The third problem is the incentive for the custodians of PSBs—the politicians in power. These banking scandals almost always involve PSBs for an important reason. Politicians have an immense resource at their disposal—the ability to arrange cheap credit for risky businesses in exchange for campaign finance. They leverage this resource and pass the bill to the taxpayers. Hard and soft political pressure is applied to instruct bank management to accommodate well-connected businessmen. It is no surprise that politically connected conmen like Nirav Modi approach PSBs. Private banks are much too careful to lend to such poor and risky businesses. But even PSBs with honest employees may have no choice but to follow the orders issued at the top. One should expect many more Nirav Modis to come out of the woodwork. While a fraud of this magnitude is an outlier, PSBs are a mess because of the smaller bad loans issued to many politically connected businessmen.
These problems cannot be solved by regulation or reform or recapitalization. The only way to prevent this in the future is for the government to sell PSBs and exit the banking business. When faced with crisis, Prime Minister Narendra Modi tends to point fingers at past governments. Here, he has a clear target—Indira Gandhi and her colossal mistake in nationalizing the 14 largest banks in 1969 and creating a soft budget constraint for banks. Post-nationalization, the once formidable banks have been run down into a mess where a businessman and two employees can swindle Rs11,000 crore.

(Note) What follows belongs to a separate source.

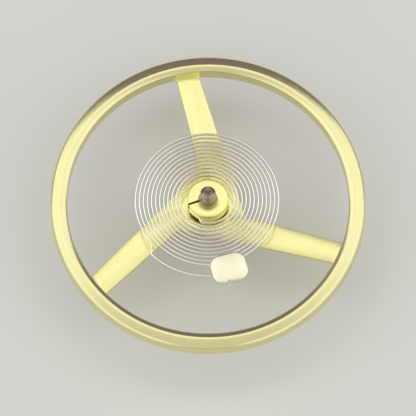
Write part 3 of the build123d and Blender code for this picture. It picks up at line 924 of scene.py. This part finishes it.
def makeSky(s):
    world = bpy.data.worlds.new("studio")
    world.use_nodes = True
    tree = world.node_tree
    coordinates = addNode(tree, "ShaderNodeTexCoord")
    across, ahead, up = splitVector(tree, coordinates.outputs["Generated"])
    aside = addMath(tree, "ABSOLUTE", across)
    litAhead, litAside = addRange(tree, ahead, s["aheadRange"]), addRange(tree, aside, s["asideRange"])
    lit = addMath(tree, "MAXIMUM", litAhead, litAside)
    level = addMath(tree, "MULTIPLY_ADD", lit, s["bright"] - s["behind"], s["behind"])
    fromMiddle = addMath(tree, "ABSOLUTE", addMath(tree, "SUBTRACT", across, s["wedgeMiddle"]))
    halfWidth = addMath(tree, "MULTIPLY", addMath(tree, "SUBTRACT", s["wedgeTip"], up), s["wedgeSpread"])
    wedge = addRange(tree, addMath(tree, "SUBTRACT", fromMiddle, halfWidth), s["wedgeEdge"])
    wedge = addMath(tree, "MULTIPLY", wedge, addRange(tree, ahead, s["wedgeAhead"]))
    wedge = addMath(tree, "MULTIPLY", wedge, addRange(tree, up, s["wedgeFoot"]))
    background = tree.nodes["Background"]
    tree.links.new(addTones(tree, s["tone"], s["wedgeTone"], wedge), background.inputs["Color"])
    horizon = addRange(tree, up, s["horizonRange"], s["horizon"], 1.0)
    tree.links.new(addMath(tree, "MULTIPLY", level, horizon), background.inputs["Strength"])
    backdrop = addNode(tree, "ShaderNodeBackground", values={"Color": (*s["backdrop"], 1)})
    seen = addNode(tree, "ShaderNodeLightPath")
    shown = addNode(tree, "ShaderNodeMixShader")
    tree.links.new(seen.outputs["Is Camera Ray"], shown.inputs["Fac"])
    tree.links.new(background.outputs[0], shown.inputs[1])
    tree.links.new(backdrop.outputs[0], shown.inputs[2])
    tree.links.new(shown.outputs[0], tree.nodes["World Output"].inputs["Surface"])
    bpy.context.scene.world = world


# Each soft box: the direction it hangs in, its distance, its width and depth in metres, and its brightness
softBoxes = {
    "key box": {
        "azimuth": 152.0, "elevation": 50.0, "distance": 0.20, "size": (0.20, 0.16), "brightness": 0.10,
    },
    "fill box": {
        "azimuth": 20.0, "elevation": 50.0, "distance": 0.20, "size": (0.20, 0.16), "brightness": 0.06,
    },
}


# The direction from the object towards something that looks at it
def awayFrom(azimuth, elevation):
    level, height = polar(math.cos(math.radians(elevation)), azimuth), math.sin(math.radians(elevation))
    return level + Vector((0, 0, height))


def makeSoftBoxes(boxes, aim):
    for name, box in boxes.items():
        light = bpy.data.lights.new(name, "AREA")
        light.shape = "RECTANGLE"
        light.size, light.size_y = box["size"]
        light.energy = box["brightness"] * math.pi * light.size * light.size_y
        lamp = bpy.data.objects.new(name, light)
        bpy.context.scene.collection.objects.link(lamp)
        away = awayFrom(box["azimuth"], box["elevation"])
        lamp.location = aim + away * box["distance"]
        lamp.rotation_euler = away.to_track_quat("Z", "Y").to_euler()
        lamp.visible_camera = False


# Lens in millimetres, frame width and aim in millimetres at the object, clip range in metres
cameraSizes = {
    "azimuth": -90.0, "elevation": 68.0, "lens": 500.0, "frameWidth": 13.2, "aim": (0.0, -0.1, 1.7),
    "clip": (0.001, 5.0),
}


def makeCamera(s):
    camera = bpy.data.objects.new("camera", bpy.data.cameras.new("camera"))
    bpy.context.scene.collection.objects.link(camera)
    camera.data.lens = s["lens"]
    camera.data.clip_start, camera.data.clip_end = s["clip"]
    away = awayFrom(s["azimuth"], s["elevation"])
    distance = s["frameWidth"] * mm * s["lens"] / camera.data.sensor_width
    camera.location = Vector(s["aim"]) * mm + away * distance
    camera.rotation_euler = away.to_track_quat("Z", "Y").to_euler()
    bpy.context.scene.camera = camera


makeFloor(stageSizes)
makeSky(skySizes)
makeSoftBoxes(softBoxes, Vector(cameraSizes["aim"]) * mm)
makeCamera(cameraSizes)
bpy.context.scene.view_settings.view_transform = "Standard"
print("stage, lights and camera made")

Today, all 21 PSBs put together have a market capitalization that is less than that of HDFC, India’s largest private bank.
This is a good time for the government to blame Gandhi’s excesses for the mess, and reverse the bank nationalization policy by selling the government stake in PSBs and exiting the banking business.
Shruti Rajagopalan is an assistant professor of economics at Purchase College, State University of New York, and a fellow at the Classical Liberal Institute, New York University School of Law.